Relying upon the "Sentencing Code", 18 Pa.C.S. § 1371(d), appellant argues that the lower court failed to follow its obligation to "consider the record of the sentencing proceeding" in addition to the evidence of violation of probation. This contention is not supported by our consideration of the revocation proceedings. All matter pertinent to sentencing, including the pre-sentence report, are contained in the court papers at the lower court numbers. It is solely the speculation by appellant that the hearing judge did not consider this record, and such unsupported musings are not grounds for reversal.

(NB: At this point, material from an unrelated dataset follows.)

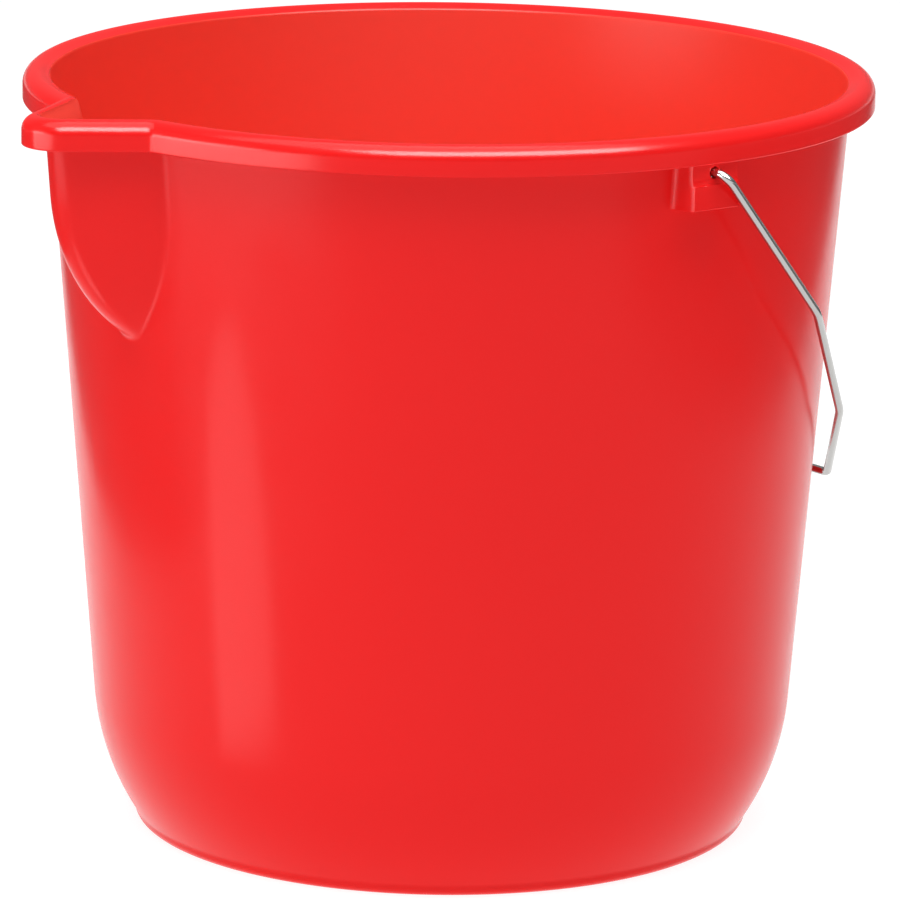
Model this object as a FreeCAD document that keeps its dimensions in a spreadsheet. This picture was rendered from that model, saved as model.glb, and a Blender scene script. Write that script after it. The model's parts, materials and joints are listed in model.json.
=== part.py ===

Lastly, appellant argues that in rendering sentence the lower court did not make findings of fact to support imposition of a sentence of total confinement. "Sentencing Code," 18 Pa.C.S. 1371(c). Findings relative to conviction of another crime, conduct indicative of the likelihood of the commission of another crime, or the vindication of judicial authority are mandated. We agree with appellant that one or more of these are not present. Further on the matter of sentencing, appellant points out that the lower court did not articulate its reasons. Commonwealth v. Riggins, 474 Pa. 115, 377 A.2d 140 (1977). We agree. We will remand the case to the lower court so that it may address itself to the deficiencies which we find existing relative to the sentencing of appellant following probation revocation.

[ 264 Pa. Super. Page 432]

Sentence vacated and case remanded for resentencing, with direction to proceed with fact finding and articulation of the reasons for the sentence imposed.

HESTER, Judge, dissenting statement.

I dissent. I would affirm the judgment of the court below.